Çetin Doğan (20), a conscript in the Turkish army, has claimed that he was beaten for speaking in Kurdish during his military service and has filed an official complaint with the public prosecutor’s office, the Mesopotamia News Agency reported.
Doğan was serving in the 54th Mechanized Infantry Brigade in the border town of Edirne at the time of the incident. According to his account, two fellow conscripts, Y.K. and U.Y., were incensed when they heard him speaking in Kurdish with some Kurdish conscripts and later when he said, “I wish we were able to get Kurdish education.”
Doğan says the two later invited him to meet in a place not covered by a video surveillance system. While Y.K. was talking to him the other soldier, U.Y., hit him with a rifle, shouting, “You will pay for our martyrs,” in reference to Turkish soldiers killed by the outlawed Kurdistan Workers’ Party (PKK), recognized as a terrorist organization by Turkey, the United States and the European Union.
Doğan then fell on the ground and was kicked by the two soldiers. His nose was broken, his forehead was ruptured and his ribs were fractured in the assault. He was saved by a stranger. He says the attack was planned.
Doğan claims that upon what he thinks his attackers told their superiors, one of his commanders, A.A., accused him of being a terrorist after he returned to the base from the hospital. “You are a terrorist. … How could they even accept you in the army,” A.A. said according to Doğan. He was then sent home on sick leave.
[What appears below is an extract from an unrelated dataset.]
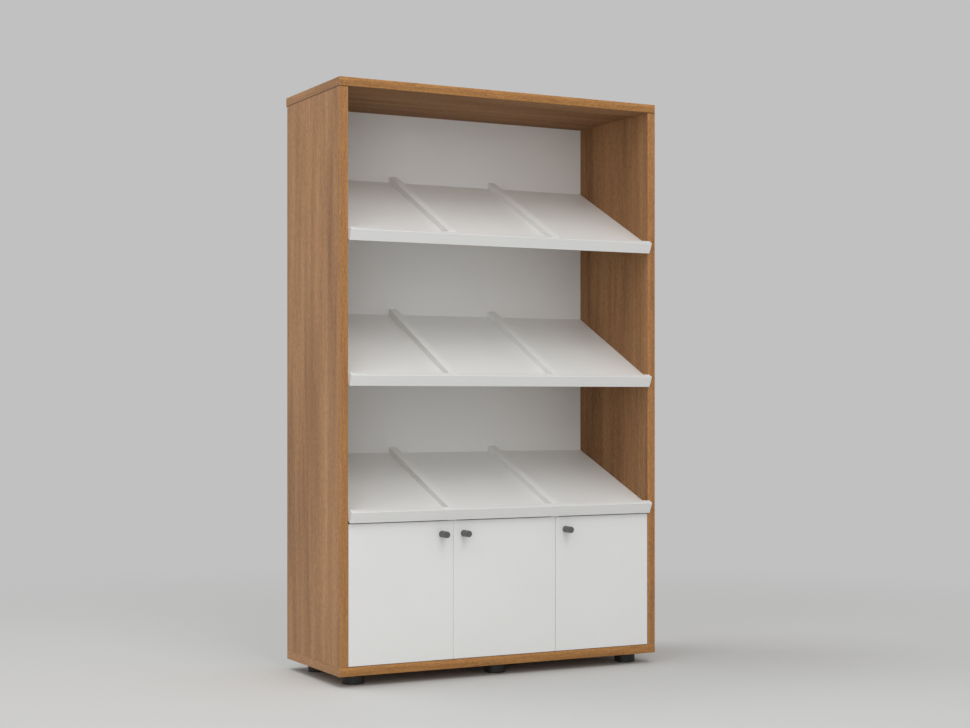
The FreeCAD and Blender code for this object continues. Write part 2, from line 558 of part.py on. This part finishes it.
# ---------------------------------------------------------------- hinges
# Each pin runs up through the cup, near the door's edge; the gooseneck arm holds it in
# a sleeve, leaves the cup round the path of the door's edge and reaches its plate.
arms, plates, arm_screws, small_screws = [], [], [], []
for which in DOORS:
    pinx, sx, face = hinge_frame(which)
    cups, pins = [], []
    for high, z in HINGE_HEIGHTS.items():
        tag = "%s_%s_" % (which, high)
        armu = "plateheight-(%s)" % face
        ring_from = "0" if which != "middle" else armu
        arm_from = "arcinner" if which != "middle" else "arcinner-0.6"
        inside = "armhalf"

        def hb(name, u0, u1, v0, v1, w0, w1):
            return span_x(tag + name, pinx, sx, u0, u1, PINY + "+(%s)" % v0, PINY + "+(%s)" % v1,
                          z + "+(%s)" % w0, z + "+(%s)" % w1)

        ring = cut(tag + "ring", cyl(tag + "ring_out", "arcinner+armthick", "2*armhalf", (pinx, PINY, z + "-armhalf")),
                   [cyl(tag + "ring_in", "arcinner", "2*armhalf+4", (pinx, PINY, z + "-armhalf-2"))])
        arc = common(tag + "arc", ring, hb("arc_room", ring_from, "30", "-1.25", "30", "-armhalf-1", "armhalf+1"))
        pieces = [cyl(tag + "sleeve", "sleeve", "2*armhalf", (pinx, PINY, z + "-armhalf")),
                  hb("web", "0", "arcinner+1", "-1.25", "1.25", "-armhalf", "armhalf"),
                  arc,
                  hb("armplate", armu, armu + "+armthick", arm_from, "72", "-8", "8"),
                  hb("cheek_low", armu + "-5.5", armu + "+armthick", "24", "70", "-9.5", "-8"),
                  hb("cheek_high", armu + "-5.5", armu + "+armthick", "24", "70", "8", "9.5")]
        if which != "middle":
            pieces.append(hb("reach", armu, "0", "arcinner", "arcinner+armthick", "-armhalf", "armhalf"))
        arms.append(cut(tag + "arm", fuse(tag + "arm_shape", pieces),
                        [cyl(tag + "pin_bore", "pinbore", "40", (pinx, PINY, z + "-20")),
                         rod_x(tag + "arm_bore", "2", pinx, sx, armu + "-1", armu + "+armthick+1", PINY + "+56", z)]))
        plate = fuse(tag + "plate_shape", [
            hb("plate_base", "-(%s)" % face, "-(%s)+2" % face, "28", "48", "-30", "30"),
            hb("plate_block", "-(%s)" % face, armu, "22", "68", "-7.9", "7.9")])
        plates.append(cut(tag + "plate", plate, [
            rod_x(tag + "plate_screwbore", "2", pinx, sx, "-(%s)+0.8" % face, armu + "+1", PINY + "+56", z)] + [
            rod_x(tag + "plate_wing%d" % k, "1.8", pinx, sx, "-(%s)-1" % face, "-(%s)+3" % face, PINY + "+38", z + w)
            for k, w in enumerate(("-24", "+24"))]))
        arm_screws.append(fuse(tag + "arm_screw", [
            rod_x(tag + "as_head", "4", pinx, sx, armu + "+armthick", armu + "+armthick+2.4", PINY + "+56", z),
            rod_x(tag + "as_shank", "1.9", pinx, sx, "-(%s)+1" % face, armu + "+armthick+1", PINY + "+56", z)]))
        for k, w in enumerate(("-24", "+24")):
            small_screws.append(fuse(tag + "plate_screw%d" % k, [
                rod_x("%sps_head%d" % (tag, k), "3.3", pinx, sx, "-(%s)+2" % face, "-(%s)+4" % face, PINY + "+38", z + w),
                rod_x("%sps_shank%d" % (tag, k), "screw", pinx, sx, "-(%s)-13" % face, "-(%s)+3" % face,
                      PINY + "+38", z + w)]))
        # cup with its flange, open towards the cupboard; the pin is held in its walls
        cu = "cupedge-pinedge"
        cx = "%s+(%s)" % (pinx, cu) if sx > 0 else "%s-(%s)" % (pinx, cu)
        back = "doorthick-pinface"
        shell = fuse(tag + "cup_shape", [
            cyl(tag + "cup_out", "cupradius", "cupdepth", (cx, PINY + "+%s-cupdepth" % back, z), ("x", "-90")),
            cyl(tag + "cup_rim", "19", "flange", (cx, PINY + "+" + back, z), ("x", "-90")),
            hb("cup_wing", cu + "-7", cu + "+7", back, back + "+flange", "-30", "30")])
        cups.append(cut(tag + "cup", shell, [
            cyl(tag + "cup_in", "cupinner", "cupdepth+10", (cx, PINY + "+%s-cupdepth+cupfloor" % back, z), ("x", "-90")),
            cyl(tag + "cup_pinbore", "pinradius+0.02", "40", (pinx, PINY, z + "-20"))]))
        pins.append(cyl(tag + "pin", "pinradius", "30.9", (pinx, PINY, z + "-15.45")))
    node(which + "_hinge_cups", group(which + "_hinge_cups_group", cups))
    node(which + "_hinge_pins", group(which + "_hinge_pins_group", pins))

# ---------------------------------------------------------------- catches
catches = []
for which, (face, sx) in CATCHES.items():
    y0 = "frontface+doorrecess+doorthick+strike+catchgap"
    lift = "+3.5" if which == "middle" else "-3.5" if which == "left" else ""
    wing = span_x(which + "_catch_wing", face, sx, "0", "2.5", "frontface+setback+4", "frontface+setback+24",
                  CATCH_Z + "-26" + lift, CATCH_Z + "+26" + lift)
    block = span_x(which + "_catch_block", face, sx, "0", "catchwide", y0, y0 + "+catchdeep", CATCH_Z + "-12", CATCH_Z + "+12")
    bores = [rod_x("%s_catch_bore%d" % (which, k), "1.8", face, sx, "-1", "4", "frontface+setback+14",
                   CATCH_Z + lift + w) for k, w in enumerate(("-19", "+19"))]
    catches.append(cut(which + "_catch", fuse(which + "_catch_shape", [wing, block]), bores))
    for k, w in enumerate(("-19", "+19")):
        z = CATCH_Z + lift + w
        small_screws.append(fuse("%s_catch_screw%d" % (which, k), [
            rod_x("%s_cs_head%d" % (which, k), "3.3", face, sx, "2.5", "4.5", "frontface+setback+14", z),
            rod_x("%s_cs_shank%d" % (which, k), "screw", face, sx, "-10", "3.5", "frontface+setback+14", z)]))

node("hinge_arms", group("hinge_arms_group", arms))
node("hinge_plates", group("hinge_plates_group", plates))
node("hinge_arm_screws", group("hinge_arm_screws_group", arm_screws))
node("magnetic_catches", group("magnetic_catches_group", catches))
node("hardware_screws", group("hardware_screws_group", small_screws))

# ---------------------------------------------------------------- feet
foot_screws = []
for label, (x, d) in FEET.items():
    turned(label, [("7.5", "0"), ("footradius-2", "0"), ("footradius-0.5", "0.6"), ("footradius", "2"),
                   ("footradius", "footheight"), ("2.6", "footheight"), ("2.6", "footheight-8"), ("7.5", "footheight-8")],
           (x, "frontface+" + d, "0"))
    foot_screws.append(fuse(label + "_screw", [
        cyl(label + "_screw_head", "5.5", "3", (x, "frontface+" + d, "footheight-11")),
        cyl(label + "_screw_shank", "2", "25", (x, "frontface+" + d, "footheight-8"))]))
node("foot_screws", group("foot_screws_group", foot_screws))

# ---------------------------------------------------------------- dowels and screws
rods = []
for sx in (-1, 1):
    for k, d in enumerate(TOP_DOWELS):
        rods.append(cyl("top_dowel_%d_%d" % (sx, k), "dowel", "34",
                        ("(rackwidth/2-board/2)*%d" % sx, "frontface+" + d, "footheight+carcassheight-board-19.5")))
node("top_dowels", group("top_dowels_group", rods))

rods = []
for which in SHELVES:
    for sx in (-1, 1):
        for k, along in enumerate(SHELF_DOWELS):
            yy, zz = on_shelf(which, along, "-whiteboard/2")
            rods.append(rod_x("%s_dowel_%d_%d" % (which, sx, k), "dowel", "(%s)*%d" % (INNER, sx), sx,
                              "-16", "14.5", yy, zz))
node("shelf_dowels", group("shelf_dowels_group", rods))

rods = []
for which in SHELVES:
    yy, zz = on_shelf(which, "-12.5", "-whiteboard/2")
    for k, x in enumerate(LIP_DOWELS):
        rods.append(cyl("%s_lipdowel%d" % (which, k), "2.9", "29", (x, yy, zz), ("x", SHELVES[which][1] + "-90")))
node("lip_dowels", group("lip_dowels_group", rods))

screws = []
for which in SHELVES:
    slope = SHELVES[which][1]
    for side, x in STRIPS.items():
        for k, along in enumerate(STRIP_SCREWS):
            tag = "%s_%s_stripscrew%d" % (which, side, k)
            y0, z0 = on_shelf(which, along, "-whiteboard")
            screws.append(fuse(tag, [cone(tag + "_head", "3.4", "screw", "1.9", (x, y0, z0), ("x", slope)),
                                     cyl(tag + "_shank", "screw", "30", (x, y0, z0), ("x", slope))]))
node("divider_screws", group("divider_screws_group", screws))

screws = []
for k, (x, d) in enumerate(CARCASS_SCREWS):
    tag = "carcass_screw%d" % k
    screws.append(fuse(tag, [cone(tag + "_head", "5", "confirmat", "2", (x, "frontface+" + d, UNDER)),
                             cyl(tag + "_shank", "confirmat", "54", (x, "frontface+" + d, UNDER))]))
node("carcass_screws", group("carcass_screws_group", screws))

screws = []
for k, (x, z) in enumerate(BACK_SCREWS):
    tag = "back_screw%d" % k
    screws.append(fuse(tag, [
        cyl(tag + "_head", "3.5", "1.8", (x, BACKY + "+backthick", z), ("x", "-90")),
        cyl(tag + "_shank", "screw", "backthick+18.5", (x, BACKY + "-18", z), ("x", "-90"))]))
node("back_panel_screws", group("back_panel_screws_group", screws))

# ---------------------------------------------------------------- check and write
doc.recompute()
for obj in doc.Objects:
    bad = [s for s in obj.State if s in ("Invalid", "Error")]
    if bad:
        raise RuntimeError("%s (%s) is %s" % (obj.Label, obj.Name, bad))
assert len(SUBPARTS) <= 60, len(SUBPARTS)
for label, obj in SUBPARTS:
    shape = obj.Shape
    if shape.isNull() or not shape.isValid() or not shape.Solids:
        raise RuntimeError("%s has no valid solid" % label)
for label, obj in SUBPARTS:
    obj.Shape.exportStep("parts/%s.step" % label)
whole = Part.makeCompound([obj.Shape for label, obj in SUBPARTS])
bb = whole.BoundBox
print(len(SUBPARTS), "parts, box", [round(v, 2) for v in (bb.XMin, bb.YMin, bb.ZMin, bb.XMax, bb.YMax, bb.ZMax)])
for label, obj in SUBPARTS:
    print(label, len(obj.Shape.Solids), round(obj.Shape.Volume / 1000.0, 2), "cm3")
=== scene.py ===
import math

import bpy
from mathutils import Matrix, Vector

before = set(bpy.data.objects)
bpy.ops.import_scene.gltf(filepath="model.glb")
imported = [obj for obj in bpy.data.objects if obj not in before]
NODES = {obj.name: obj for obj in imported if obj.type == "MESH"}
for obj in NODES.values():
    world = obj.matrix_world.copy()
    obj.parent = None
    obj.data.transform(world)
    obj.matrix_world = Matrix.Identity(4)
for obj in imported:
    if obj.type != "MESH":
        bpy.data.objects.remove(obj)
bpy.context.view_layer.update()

scene = bpy.context.scene
scene.view_settings.view_transform = "Standard"
scene.view_settings.look = "None"

# ---------------------------------------------------------------- camera
camera_data = bpy.data.cameras.new("camera")
camera = bpy.data.objects.new("camera", camera_data)
scene.collection.objects.link(camera)
scene.camera = camera
camera.location = (-2.3202, -4.4988, 0.7747)
camera.rotation_euler = (math.radians(90), 0, math.radians(-27.605))
camera_data.sensor_fit = "HORIZONTAL"
camera_data.sensor_width = 36
camera_data.lens = 1750.65 * 36 / 970
camera_data.shift_y = (398.415 - 364) / 970
camera_data.clip_end = 200
camera_data.dof.use_dof = False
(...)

Following the incident Doğan filed a complaint with the communications center of the office of the president. He received a response from the army command, which stated that as a result of an investigation the necessary legal steps were being taken against those who were involved in any wrongdoing or negligence regarding the incident.
Last month another Kurdish conscript, Osman Özçalımlı, a gendarmerie private who had recently been assigned to a prison in the western city of İzmir, died under suspicious circumstances a day after he called his father and said, “I’m in bad shape … they insult me, they call me a traitor.”
Züleyha Gülüm, a deputy from the pro-Kurdish Peoples’ Democratic Party (HDP), had claimed that the suspicious deaths that take place in the armed forces mostly involve Kurdish and Alevi soldiers and asked Minister of Defense Hulusi Akar in a parliamentary question if his ministry had any measures in place against ethnic and religious discrimination.